“Il pensiero che Cate Blanchett potesse rifiutare il ruolo mi terrorizzava. La sua presenza era già così radicata nella mia visione dell’intero film,” ha rivelato Alfonso Cuarón durante la conferenza stampa di presentazione di Disclaimer, la serie limitata di sette episodi presentata fuori concorso alla Mostra del Cinema di Venezia.
Il regista, cinque volte premio Oscar, si presenta al Lido con un thriller psicologico ispirato al best-seller di Renée Knight. Blanchett interpreta Catherine Ravenscroft, un’acclamata giornalista televisiva che ha costruito la sua carriera svelando le trasgressioni altrui. Tuttavia, la sua vita viene sconvolta quando riceve un misterioso romanzo che sembra rivelare i suoi segreti più oscuri. Improvvisamente, Catherine si ritrova al centro di una storia che mette a nudo il suo passato, costringendola a confrontarsi con ombre che credeva di aver sepolto. Mentre cerca disperatamente di scoprire l’identità dello scrittore, Il professore in pensione Stephen Brigstocke (Kevin Kline), la sua vita privata inizia a sgretolarsi, minacciando di distruggere il suo rapporto con il marito Robert (interpretato da Sacha Baron Cohen) e il figlio Nicholas (Kodi Smit-McPhee).

“Non ho voluto realizzare solo un thriller,” ha detto Cuarón , “ma una riflessione sulla natura della verità e su come questa possa essere manipolata dalle nostre percezioni e dai nostri traumi irrisolti. Viviamo in un mondo in cui le persone nascondono parti di sé per paura del giudizio o del dolore che queste potrebbero portare alla luce.”
La serie, che ha richiesto quasi un anno di lavorazione, ha segnato il debutto di Cuarón nel mondo della televisione. Un’esperienza che il regista messicano, con la sua solita ironia, ha definito come una “sfida sottovalutata”. Cuarón ha raccontato di aver inizialmente pensato che dirigere una serie fosse semplicemente un film più lungo, solo per scoprire che si trattava di girare sette film consecutivi senza un attimo di tregua. “Se avessi saputo quanto sarebbe stato impegnativo, forse avrei valutato le cose in modo diverso… ma forse era proprio quello il bello,” ha scherzato il regista.

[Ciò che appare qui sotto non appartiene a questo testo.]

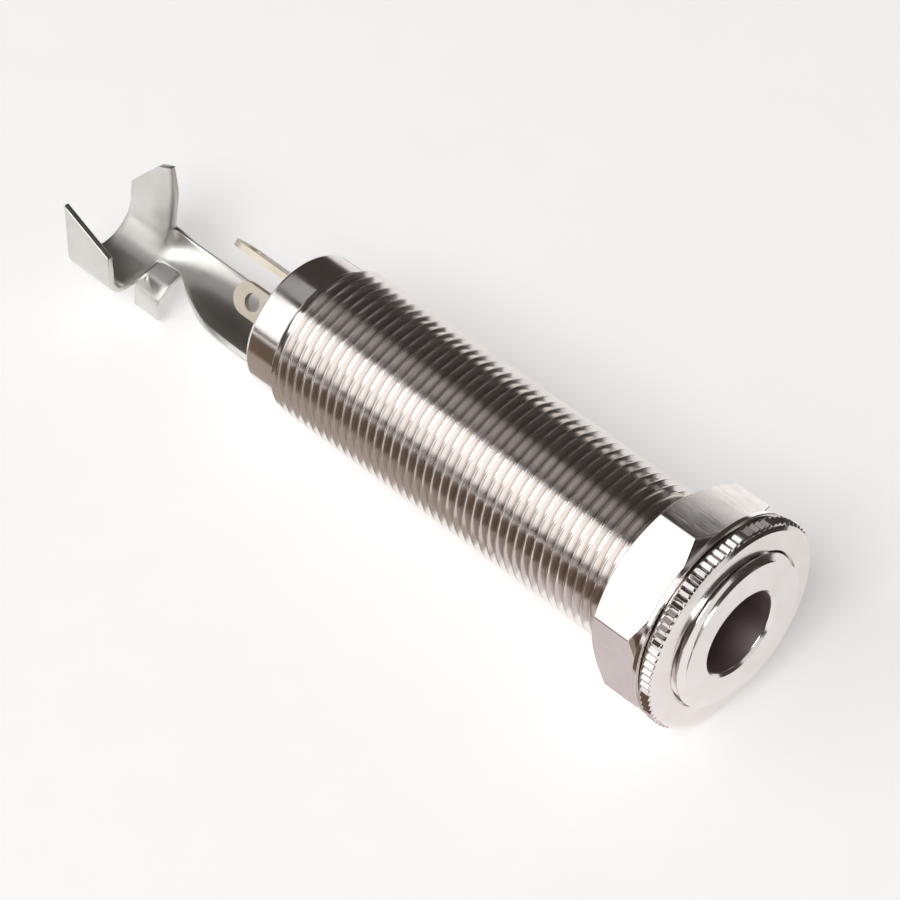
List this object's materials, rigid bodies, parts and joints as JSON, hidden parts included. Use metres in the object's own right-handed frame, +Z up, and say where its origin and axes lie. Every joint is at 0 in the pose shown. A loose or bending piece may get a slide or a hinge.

Blanchett ha regalato un momento di leggerezza. Alla domanda su cosa avrebbe indossato per la première, ha risposto con un sorriso malizioso: “Sarò nuda”, scatenando un’ondata di risate tra i presenti. Tornando al suo personaggio, ha decritto Catherine Ravenscroft come una donna complessa, che ha seppellito traumi profondi e dolorosi. “Penso che tutti noi abbiamo cose che vogliamo nascondere,” ha detto. “Non necessariamente perché siamo stati disonesti, ma perché stiamo ancora cercando di fare i conti con il nostro lato oscuro”. L’attrice, reduce da Borderlands di Eli Roth, ha inoltre riflettuto su come il film affronti il tema dei ricordi repressi e del potere del giudizio, sia da parte della società che da parte di noi stessi. “Il giudizio è potente e a volte possiamo essere i nostri critici più severi”.
La narrazione in seconda persona è qui usata come una sorta di metodo catartico, ripercorrendo il conflitto interiore dei protagonisti. “Ho sempre provato una sorta di fascinazione per ciò che accade quando entri nella testa di qualcun altro,” ha confidato il regista. “È una strategia che permette agli spettatori di immergersi profondamente nei personaggi e nella trama. Ed è quello che io stesso ho vissuto quando una volta leggendo un libro in seconda persona, mi sono sentito per la prima volta davvero protagonista del racconto”.
Una sceneggiatura che offre vergogna e colpa. “C’è una linea sottile che separa questi due ” ha sottolineato Blanchett. Emozione ambigue che, a suo avviso, non solo attraversano la trama della serie, ma risuonano profondamente anche nel contesto della società contemporanea. “La colpa e la vergogna non sono sinonimi. Mentre la colpa spesso rimane sterile, la vergogna, quando accompagnata dal rimpianto e dalle lezioni apprese, può trasformarsi in una forza incredibilmente potente”.